Едва заметная улыбка осветила его лицо. Минутой позже Антона не стало. Звенящий гул в ушах сменился тишиной, а затем он ушел в лучший мир, так и не успев сказать ей спасибо за то, что благодаря ей он ответил на все свои вопросы, которые так долго его терзали, и прожил столь удивительную жизнь.
А что Маша? Спустя два года после смерти папы она нашла себе молодого человека. Он сделал ей предложение, и они поженились. По большей части в ее глазах он был противоположностью отца, возможно потому, что подсознательно она понимала – таких отношений, как с ним, и такого, как он, уже никогда больше не будет.
Девушка никому не рассказывала о том, что между ними было. И когда у них с мужем родилась девочка, а затем и мальчик, она была очень рада, назвав сына в честь отца. Своего. Естественного, а не биологического, о котором она никогда и не вспоминала.

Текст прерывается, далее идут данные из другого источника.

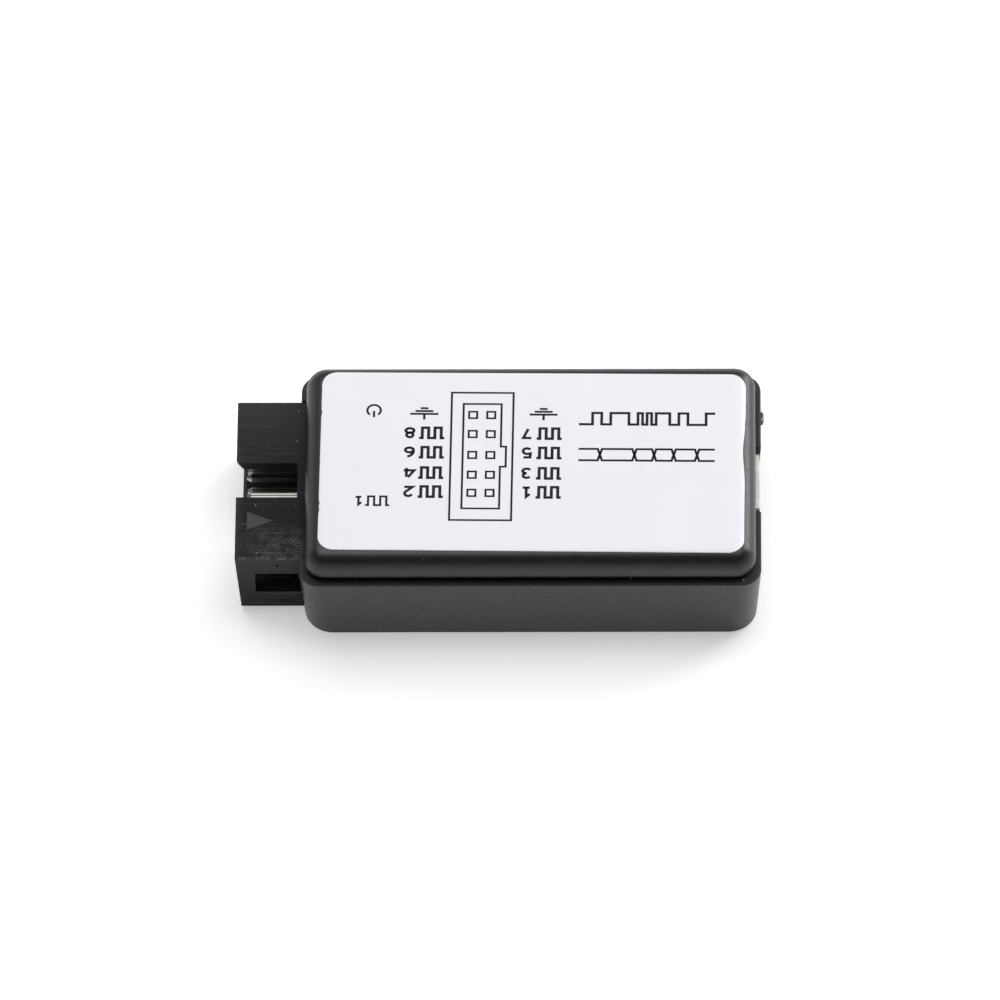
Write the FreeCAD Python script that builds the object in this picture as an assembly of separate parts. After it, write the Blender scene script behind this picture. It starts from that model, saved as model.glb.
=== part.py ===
import FreeCAD, Part
import math
import os

# Eight-channel USB logic analyzer: a clip-together plastic case round one circuit board,
# with a ten-pin box header at one end and a mini USB receptacle at the other.
# Millimetres. The origin is the centre of the face that the case stands on, +Z is up,
# +X points to the USB end and -X to the box header.

# ---- case ----
RIM_Z = 9.5                 # parting height: top of the lower case's wall
TOP_Z = 12.7                # outer face of the cover
RIM_LENGTH = 49.45
RIM_WIDTH = 27.8
RIM_CORNER = 2.2
BASE_CORNER = 3.1           # the corners grow rounder from the rim down to the base
DRAFT_INSET = 0.5           # how far each wall leans in from the rim down to the base
WALL = 1.5
FLOOR = 1.2
BASE_EDGE_RADIUS = 0.15
RIM_EDGE_RADIUS = 0.2
GATE_Y = 8.45               # stub left where the lower case was broken off its moulding runner
GATE_WIDTH = 1.2
GATE_HEIGHT = 0.9
GATE_STANDS = 0.3

# ---- cover ----
LEDGE = 0.6                 # rim left showing round the cover
COVER_CORNER = 2.25
COVER_TOP_RADIUS = 2.0
COVER_FOOT_RADIUS = 0.85
COVER_ROOF = 1.3
COVER_WALL = 1.6
LIP_DEPTH = 1.2             # the tongue that drops inside the lower case
LIP_THICKNESS = 0.9
LIP_GAP = 0.1

# ---- posts of the lower case and pegs of the cover ----
POST_X = 20.9
POST_Y = 10.6
POST_RADIUS = 1.4
POST_SHOULDER_RADIUS = 2.1
POST_TOP_Z = 8.0
PEG_RADIUS = 0.75
PEG_HOLE_RADIUS = 0.8
PEG_TIP_Z = 5.0
PEG_HOLE_FLOOR_Z = 4.0
PEG_GAP = 0.1

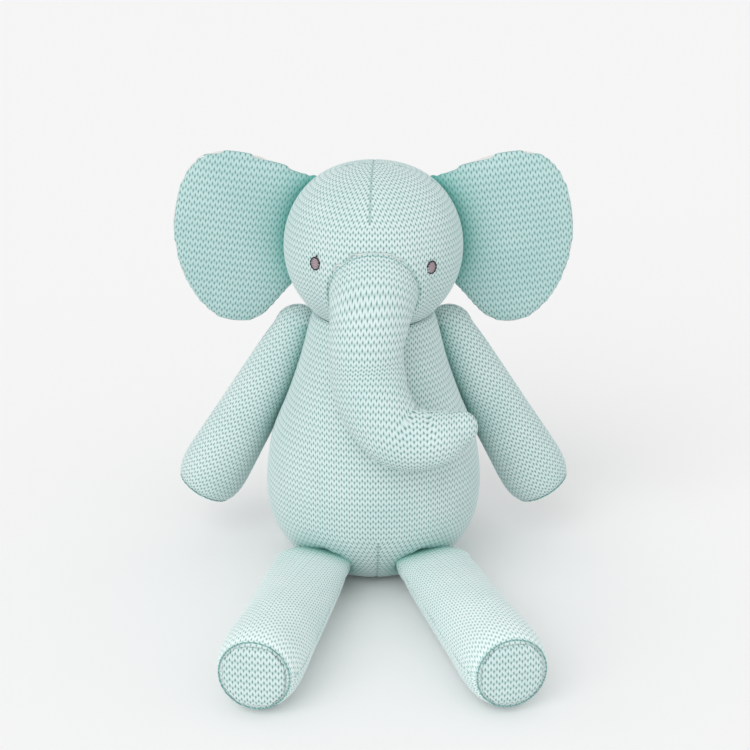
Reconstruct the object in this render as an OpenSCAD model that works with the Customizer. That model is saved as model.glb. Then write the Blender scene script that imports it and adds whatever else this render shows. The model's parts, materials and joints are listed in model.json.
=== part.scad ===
// Seated stuffed elephant, knitted covers over loose filling.
// It faces -Y and sits on Z = 0, with the torso's axis along Z.

/* [Torso] */
// Radius of the flat patch it sits on
seat_r = 58; // [50:1:62]
// Largest radius of the belly
belly_r = 72; // [69:1:76]
// Radius where the torso is gathered at the neck
neck_r = 36; // [34:1:38]
// Height of the torso's gathered top
neck_z = 160; // [158:1:160]
// Thickness of the knitted covers
cover_t = 2.4; // [1.6:0.2:3]

/* [Head] */
// Radius of the head
head_r = 58.5; // [56:0.5:59]
// Height of the head's centre
head_z = 220.5; // [220:0.5:224]
// Distance of each eye from the middle
eye_x = 36; // [32:1:40]
// How much lower the left eye sits, as sewn
eye_drop = 2.4; // [0:0.2:4]

/* [Ears] */
// Thickness of an ear, both panels and the batting
ear_t = 14; // [10:1:16]
// Where the ears' middle plane lies, behind the torso's axis
ear_y = 15; // [13:1:18]

/* [Trunk] */
// Radius of the trunk's root on the face
trunk_root_r = 28; // [26:1:29]
// Radius of the trunk's middle
trunk_r = 23.5; // [20:0.5:24]
// Radius near the trunk's tip
trunk_tip_r = 13; // [11:0.5:15]

/* [Arms] */
// Distance from the shoulder's centre to the flat end of the hand
arm_len = 137; // [120:1:140]
// Radius at the shoulder
arm_root_r = 17; // [15:0.5:18]
// Radius at the hand
arm_end_r = 23.5; // [20:0.5:24]
// Angle of each arm out from the vertical
arm_out = 29.5; // [27:0.5:34]

/* [Legs] */
// Distance from the hip's centre to the flat end of the foot
leg_len = 160; // [140:1:170]
// Radius at the hip
leg_root_r = 21; // [19:0.5:22]
// Radius at the foot
leg_end_r = 26; // [24:0.5:26.4]
// Angle of the right leg out from straight ahead
leg_out_right = 11.7; // [10:0.1:20]
// Angle of the left leg out from straight ahead
leg_out_left = 15.9; // [10:0.1:20]

/* [Hidden] */
$fn = 64;

mint = "#C8E3E1";
mint_pale = "#D3EAE8";
thread = "#8FB9B8";
fibre = "#F1F1EC";
eye_grey = "#A8979D";
eye_dark = "#2A2A2E";

// Room left between a cover and what it holds
fit = 0.3;
// Pivots of the limbs, on the toy's left side, which is +X
shoulder = [50.5, 24, 156];
hip = [36, -60, 24];
trunk_pivot = [0, -50, 205];
tail_pivot = [0, 68, 26];
// Radius of a limb's knotted draw thread, and of the room that it turns in
knot_r = 4;
knot_room = 5;
// Room round a limb's rounded root in the torso or the head
socket_gap = 1.5;
tail_root_r = 8;
tail_len = 42;
tail_tip_r = 5;
tail_cover_t = 1.6;
pad_t = 2.4;
pad_gap = 0.2;
seam_r = 1.2;

// Points of a smooth curve through a few points, with n steps in each stretch
function along(p, i) = p[max(0, min(len(p) - 1, i))];
function bend(a, b, c, d, t) =
    0.5 * (2 * b + (c - a) * t + (2 * a - 5 * b + 4 * c - d) * t * t
        + (3 * b - a - 3 * c + d) * t * t * t);
function curve(p, n) = [
    for (i = [0 : len(p) - 2], k = [0 : n - 1])
        bend(along(p, i - 1), p[i], p[i + 1], along(p, i + 2), k / n),
    p[len(p) - 1]
];
// The same outline moved inwards by d, for a profile of [radius, height] read upwards
function inwards(p, d) = [
    for (i = [0 : len(p) - 1])
        let (run = along(p, i + 1) - along(p, i - 1))
        p[i] + d * [-run[1], run[0]] / norm(run)
];

// Torso -------------------------------------------------------------------

torso_outline = curve([
    [seat_r, 0], [belly_r - 5, 21], [belly_r, 50], [belly_r - 3.5, 88],
    [belly_r - 15, 113], [belly_r - 25, 135], [neck_r, neck_z]
], 5);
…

Если же вместо праздника на ее улице выдавались мрачные дни (а у кого их нет?), то она с любовью смотрела на тот портрет своего отца, который подарила ему на день рождения.
И хотя она искренно любила своего супруга и с годами все больше окуналась в свою собственную семейную жизнь, перед тем как уснуть и невзирая на любые обстоятельства, она вспоминала отца и мысленно желала ему доброй ночи.
Эпилог
– Ну что, Господь Бог, скажешь? – обратился Сатана к седеющему старику после того, как они досмотрели жизнь Антона.
– Все хорошо, что хорошо заканчивается. Вот только чем ты думал, когда дал ему заболеть раком? Не жалко дочку?
– Сам виноват, со своей свободной волей. Хочу верю, хочу не верю, и вообще – что хочу, то и делаю. К тому же, твоего парня предупреждали об опасности его получить. Кто ж знал, что он у тебя такой сознательный.
– Ну, – развел руками с деланно виноватым видом Бог, – что поделаешь. – И в следующий миг Господь на пару с Сатаной взорвался смехом так, что в Африке пошел снег, а в Сирии взорвался вертолет.
– Ой не могу! Тише, тише! – хохотал Сатана, пытаясь отдышаться.
– Потому что… – пытался взять себя в руки Господь Бог, утирая слезу, – все дороги все равно ведут к нам.